3D code data
########

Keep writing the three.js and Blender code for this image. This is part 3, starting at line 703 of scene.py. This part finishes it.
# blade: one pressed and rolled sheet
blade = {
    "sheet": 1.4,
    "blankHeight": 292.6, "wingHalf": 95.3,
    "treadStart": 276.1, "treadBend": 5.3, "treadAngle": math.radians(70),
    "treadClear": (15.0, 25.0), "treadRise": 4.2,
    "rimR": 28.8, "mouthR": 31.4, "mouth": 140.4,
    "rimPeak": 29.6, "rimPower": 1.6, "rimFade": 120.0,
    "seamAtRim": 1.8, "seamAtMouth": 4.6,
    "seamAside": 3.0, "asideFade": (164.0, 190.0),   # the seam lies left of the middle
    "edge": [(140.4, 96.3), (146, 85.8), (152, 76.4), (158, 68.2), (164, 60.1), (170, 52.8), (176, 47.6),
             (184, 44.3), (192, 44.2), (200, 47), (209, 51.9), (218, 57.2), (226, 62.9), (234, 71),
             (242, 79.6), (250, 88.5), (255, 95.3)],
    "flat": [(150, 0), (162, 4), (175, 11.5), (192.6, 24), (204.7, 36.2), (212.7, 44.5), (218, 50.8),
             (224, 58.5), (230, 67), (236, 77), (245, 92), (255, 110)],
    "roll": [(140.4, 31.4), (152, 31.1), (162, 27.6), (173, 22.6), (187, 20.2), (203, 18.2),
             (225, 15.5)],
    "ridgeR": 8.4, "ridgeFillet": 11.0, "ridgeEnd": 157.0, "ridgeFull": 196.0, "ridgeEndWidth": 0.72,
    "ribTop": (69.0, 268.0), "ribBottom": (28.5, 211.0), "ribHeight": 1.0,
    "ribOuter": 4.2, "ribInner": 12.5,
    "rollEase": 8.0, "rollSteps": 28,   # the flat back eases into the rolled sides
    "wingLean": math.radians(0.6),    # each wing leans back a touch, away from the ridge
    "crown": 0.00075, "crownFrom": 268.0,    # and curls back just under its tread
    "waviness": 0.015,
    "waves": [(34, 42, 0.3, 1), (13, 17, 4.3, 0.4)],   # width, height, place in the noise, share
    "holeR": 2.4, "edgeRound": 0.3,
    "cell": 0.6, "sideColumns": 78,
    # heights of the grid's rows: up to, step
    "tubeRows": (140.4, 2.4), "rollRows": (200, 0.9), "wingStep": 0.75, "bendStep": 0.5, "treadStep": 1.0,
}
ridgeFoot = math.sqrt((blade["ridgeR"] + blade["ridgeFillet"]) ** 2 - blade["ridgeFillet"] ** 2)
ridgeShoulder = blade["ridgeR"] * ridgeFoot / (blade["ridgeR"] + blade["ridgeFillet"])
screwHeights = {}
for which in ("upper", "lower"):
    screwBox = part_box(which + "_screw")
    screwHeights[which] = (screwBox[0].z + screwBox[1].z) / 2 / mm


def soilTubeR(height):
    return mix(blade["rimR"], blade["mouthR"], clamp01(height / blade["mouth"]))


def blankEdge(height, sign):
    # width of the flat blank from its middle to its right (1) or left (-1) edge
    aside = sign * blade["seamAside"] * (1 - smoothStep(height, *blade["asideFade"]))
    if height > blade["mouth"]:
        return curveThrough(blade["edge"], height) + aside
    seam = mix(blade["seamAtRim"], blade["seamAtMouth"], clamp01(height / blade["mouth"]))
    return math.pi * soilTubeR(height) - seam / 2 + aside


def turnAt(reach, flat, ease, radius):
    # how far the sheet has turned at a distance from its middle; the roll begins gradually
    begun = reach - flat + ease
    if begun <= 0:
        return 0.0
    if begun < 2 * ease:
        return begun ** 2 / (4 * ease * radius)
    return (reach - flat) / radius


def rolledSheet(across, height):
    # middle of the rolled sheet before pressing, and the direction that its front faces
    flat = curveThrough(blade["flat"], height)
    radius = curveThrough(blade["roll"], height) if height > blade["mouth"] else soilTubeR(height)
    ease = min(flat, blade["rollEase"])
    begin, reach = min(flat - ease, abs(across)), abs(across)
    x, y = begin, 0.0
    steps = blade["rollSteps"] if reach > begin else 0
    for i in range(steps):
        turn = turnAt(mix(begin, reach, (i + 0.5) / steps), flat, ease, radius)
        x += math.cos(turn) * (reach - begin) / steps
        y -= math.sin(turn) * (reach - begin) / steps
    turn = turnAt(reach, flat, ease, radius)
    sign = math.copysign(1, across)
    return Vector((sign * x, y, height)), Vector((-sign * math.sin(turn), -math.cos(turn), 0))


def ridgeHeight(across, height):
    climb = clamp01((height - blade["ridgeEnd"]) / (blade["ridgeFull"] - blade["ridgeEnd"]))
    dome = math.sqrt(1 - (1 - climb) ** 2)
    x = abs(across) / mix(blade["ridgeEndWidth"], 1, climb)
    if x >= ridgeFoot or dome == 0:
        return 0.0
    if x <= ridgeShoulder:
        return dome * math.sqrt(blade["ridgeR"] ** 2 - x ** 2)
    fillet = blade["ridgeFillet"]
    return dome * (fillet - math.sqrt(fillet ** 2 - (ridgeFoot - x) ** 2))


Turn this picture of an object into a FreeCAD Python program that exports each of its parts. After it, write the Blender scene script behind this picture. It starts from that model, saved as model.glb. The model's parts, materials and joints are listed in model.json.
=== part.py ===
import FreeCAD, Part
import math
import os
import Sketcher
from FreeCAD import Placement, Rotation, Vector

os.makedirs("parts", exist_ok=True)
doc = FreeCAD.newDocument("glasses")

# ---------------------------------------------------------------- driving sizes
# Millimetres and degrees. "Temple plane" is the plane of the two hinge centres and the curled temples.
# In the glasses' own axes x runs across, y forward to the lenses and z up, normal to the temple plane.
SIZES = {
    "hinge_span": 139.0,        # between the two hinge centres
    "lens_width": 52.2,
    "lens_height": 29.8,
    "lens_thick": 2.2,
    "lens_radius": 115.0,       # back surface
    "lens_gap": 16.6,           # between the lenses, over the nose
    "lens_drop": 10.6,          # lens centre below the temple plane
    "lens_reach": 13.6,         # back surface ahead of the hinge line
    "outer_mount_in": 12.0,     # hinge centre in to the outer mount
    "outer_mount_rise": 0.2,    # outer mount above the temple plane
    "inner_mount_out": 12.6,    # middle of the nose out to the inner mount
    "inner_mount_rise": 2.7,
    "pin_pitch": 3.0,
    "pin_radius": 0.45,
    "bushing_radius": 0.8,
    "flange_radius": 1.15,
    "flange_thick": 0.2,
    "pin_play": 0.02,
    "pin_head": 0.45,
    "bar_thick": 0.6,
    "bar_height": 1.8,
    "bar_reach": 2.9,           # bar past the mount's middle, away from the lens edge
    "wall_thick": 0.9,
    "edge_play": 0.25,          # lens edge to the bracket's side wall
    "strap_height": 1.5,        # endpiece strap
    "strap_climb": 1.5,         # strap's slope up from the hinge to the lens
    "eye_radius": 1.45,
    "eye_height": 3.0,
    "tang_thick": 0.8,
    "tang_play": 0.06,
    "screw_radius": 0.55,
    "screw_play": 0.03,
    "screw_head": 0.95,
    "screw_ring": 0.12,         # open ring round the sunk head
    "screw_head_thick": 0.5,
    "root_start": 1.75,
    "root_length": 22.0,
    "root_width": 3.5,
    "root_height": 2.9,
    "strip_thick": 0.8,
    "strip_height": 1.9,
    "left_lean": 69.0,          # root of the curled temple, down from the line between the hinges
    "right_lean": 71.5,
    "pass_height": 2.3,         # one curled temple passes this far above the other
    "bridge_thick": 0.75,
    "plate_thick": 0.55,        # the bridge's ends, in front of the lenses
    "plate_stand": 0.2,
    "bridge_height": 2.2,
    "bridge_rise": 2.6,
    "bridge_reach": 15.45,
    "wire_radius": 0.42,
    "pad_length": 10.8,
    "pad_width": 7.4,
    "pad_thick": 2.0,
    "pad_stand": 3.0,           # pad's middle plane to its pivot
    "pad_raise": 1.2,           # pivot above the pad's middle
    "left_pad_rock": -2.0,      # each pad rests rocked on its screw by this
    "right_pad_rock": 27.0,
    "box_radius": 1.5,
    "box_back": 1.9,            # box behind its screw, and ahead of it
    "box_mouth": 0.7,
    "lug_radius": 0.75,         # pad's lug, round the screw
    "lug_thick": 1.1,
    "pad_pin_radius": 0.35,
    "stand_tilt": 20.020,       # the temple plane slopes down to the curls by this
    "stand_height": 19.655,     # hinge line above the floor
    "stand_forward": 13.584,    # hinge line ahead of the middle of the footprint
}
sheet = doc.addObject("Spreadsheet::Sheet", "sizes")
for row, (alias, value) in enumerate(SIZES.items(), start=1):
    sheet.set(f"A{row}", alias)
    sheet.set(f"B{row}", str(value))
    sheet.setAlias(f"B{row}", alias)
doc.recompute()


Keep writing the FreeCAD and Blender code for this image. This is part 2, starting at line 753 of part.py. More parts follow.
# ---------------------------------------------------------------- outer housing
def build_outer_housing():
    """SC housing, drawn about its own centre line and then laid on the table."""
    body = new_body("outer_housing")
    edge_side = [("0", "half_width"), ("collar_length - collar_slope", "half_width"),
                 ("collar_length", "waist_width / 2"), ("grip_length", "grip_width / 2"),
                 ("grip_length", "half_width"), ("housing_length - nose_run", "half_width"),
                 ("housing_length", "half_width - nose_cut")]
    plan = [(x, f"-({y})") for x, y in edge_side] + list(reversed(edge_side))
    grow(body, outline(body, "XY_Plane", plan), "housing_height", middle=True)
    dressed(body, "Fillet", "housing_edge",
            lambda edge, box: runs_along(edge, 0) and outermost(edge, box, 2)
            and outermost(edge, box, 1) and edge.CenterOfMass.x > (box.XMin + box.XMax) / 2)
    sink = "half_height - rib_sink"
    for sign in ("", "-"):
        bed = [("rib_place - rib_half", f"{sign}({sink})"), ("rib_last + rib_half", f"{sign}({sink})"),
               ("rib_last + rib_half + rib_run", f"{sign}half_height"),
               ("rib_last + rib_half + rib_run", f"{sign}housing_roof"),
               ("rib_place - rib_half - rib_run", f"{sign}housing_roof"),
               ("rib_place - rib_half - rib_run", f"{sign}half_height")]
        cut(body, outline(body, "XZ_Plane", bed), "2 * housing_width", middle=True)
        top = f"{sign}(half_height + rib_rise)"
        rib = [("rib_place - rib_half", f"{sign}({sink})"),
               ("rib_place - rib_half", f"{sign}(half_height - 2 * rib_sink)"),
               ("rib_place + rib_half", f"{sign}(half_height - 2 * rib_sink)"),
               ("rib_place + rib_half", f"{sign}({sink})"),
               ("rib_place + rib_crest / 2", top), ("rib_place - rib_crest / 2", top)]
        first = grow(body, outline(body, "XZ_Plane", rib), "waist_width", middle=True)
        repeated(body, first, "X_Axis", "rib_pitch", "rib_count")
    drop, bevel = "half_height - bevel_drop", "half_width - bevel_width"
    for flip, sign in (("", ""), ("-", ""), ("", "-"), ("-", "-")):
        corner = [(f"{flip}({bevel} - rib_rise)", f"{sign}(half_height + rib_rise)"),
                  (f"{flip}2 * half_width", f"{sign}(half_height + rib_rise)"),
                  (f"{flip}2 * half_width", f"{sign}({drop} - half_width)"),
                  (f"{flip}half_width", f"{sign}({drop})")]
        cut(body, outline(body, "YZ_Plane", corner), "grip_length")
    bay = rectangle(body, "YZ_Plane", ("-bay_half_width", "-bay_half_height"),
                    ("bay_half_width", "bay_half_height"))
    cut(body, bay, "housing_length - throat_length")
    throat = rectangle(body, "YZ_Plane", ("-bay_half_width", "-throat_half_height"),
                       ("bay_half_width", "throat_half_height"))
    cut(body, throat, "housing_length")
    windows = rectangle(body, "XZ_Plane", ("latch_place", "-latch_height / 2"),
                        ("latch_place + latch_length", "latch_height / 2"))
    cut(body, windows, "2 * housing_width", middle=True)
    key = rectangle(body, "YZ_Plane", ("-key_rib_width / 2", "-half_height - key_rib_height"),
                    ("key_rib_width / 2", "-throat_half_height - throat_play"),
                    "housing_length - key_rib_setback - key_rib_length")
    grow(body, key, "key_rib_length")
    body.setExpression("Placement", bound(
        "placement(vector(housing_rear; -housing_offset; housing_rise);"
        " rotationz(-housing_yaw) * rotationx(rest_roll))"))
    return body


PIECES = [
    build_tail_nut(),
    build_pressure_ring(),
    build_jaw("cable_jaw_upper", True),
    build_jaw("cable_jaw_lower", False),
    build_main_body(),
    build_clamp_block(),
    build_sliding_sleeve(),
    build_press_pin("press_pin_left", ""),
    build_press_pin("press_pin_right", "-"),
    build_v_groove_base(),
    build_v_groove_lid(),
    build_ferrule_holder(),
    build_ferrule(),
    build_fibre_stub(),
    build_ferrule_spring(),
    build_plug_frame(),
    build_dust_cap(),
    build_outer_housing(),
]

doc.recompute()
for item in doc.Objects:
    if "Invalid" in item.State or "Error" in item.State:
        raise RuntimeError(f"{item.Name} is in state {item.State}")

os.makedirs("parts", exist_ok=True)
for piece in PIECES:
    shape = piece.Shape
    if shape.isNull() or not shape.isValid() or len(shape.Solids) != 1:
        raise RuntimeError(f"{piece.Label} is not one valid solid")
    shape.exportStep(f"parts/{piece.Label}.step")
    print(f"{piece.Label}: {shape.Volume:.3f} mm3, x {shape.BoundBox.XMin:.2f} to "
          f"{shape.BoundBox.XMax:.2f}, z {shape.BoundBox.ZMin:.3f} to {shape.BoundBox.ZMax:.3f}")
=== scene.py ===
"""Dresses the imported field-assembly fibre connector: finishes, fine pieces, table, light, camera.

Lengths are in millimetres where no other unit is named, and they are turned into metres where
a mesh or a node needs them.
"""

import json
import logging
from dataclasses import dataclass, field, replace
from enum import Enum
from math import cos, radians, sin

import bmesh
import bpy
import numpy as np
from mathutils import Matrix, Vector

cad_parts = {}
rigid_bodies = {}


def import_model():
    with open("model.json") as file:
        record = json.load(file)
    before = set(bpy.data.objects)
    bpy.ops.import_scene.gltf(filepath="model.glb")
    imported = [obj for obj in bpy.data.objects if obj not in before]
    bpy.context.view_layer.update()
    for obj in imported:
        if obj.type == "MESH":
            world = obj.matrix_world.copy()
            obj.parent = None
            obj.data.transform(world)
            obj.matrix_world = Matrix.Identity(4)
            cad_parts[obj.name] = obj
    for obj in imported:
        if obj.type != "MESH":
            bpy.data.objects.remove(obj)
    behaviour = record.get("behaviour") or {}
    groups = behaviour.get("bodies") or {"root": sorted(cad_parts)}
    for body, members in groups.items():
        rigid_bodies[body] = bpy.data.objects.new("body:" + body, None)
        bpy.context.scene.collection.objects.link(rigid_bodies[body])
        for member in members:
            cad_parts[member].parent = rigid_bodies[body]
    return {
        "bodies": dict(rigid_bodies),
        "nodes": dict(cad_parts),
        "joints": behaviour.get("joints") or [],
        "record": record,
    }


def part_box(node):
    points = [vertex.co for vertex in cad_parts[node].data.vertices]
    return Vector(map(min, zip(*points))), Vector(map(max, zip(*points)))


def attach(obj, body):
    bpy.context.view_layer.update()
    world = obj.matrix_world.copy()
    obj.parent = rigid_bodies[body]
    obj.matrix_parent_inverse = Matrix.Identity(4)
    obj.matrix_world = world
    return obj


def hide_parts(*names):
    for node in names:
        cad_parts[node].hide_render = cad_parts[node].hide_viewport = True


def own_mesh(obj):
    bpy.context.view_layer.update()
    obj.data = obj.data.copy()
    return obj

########

Take the line in which "obj.matrix_parent_inverse = Matrix.Identity(4)" occurs and each subsequent line through the end; give these lines again without alteration.

Expected answer
    obj.matrix_parent_inverse = Matrix.Identity(4)
    obj.matrix_world = world
    return obj


def hide_parts(*names):
    for node in names:
        cad_parts[node].hide_render = cad_parts[node].hide_viewport = True


def own_mesh(obj):
    bpy.context.view_layer.update()
    obj.data = obj.data.copy()
    return obj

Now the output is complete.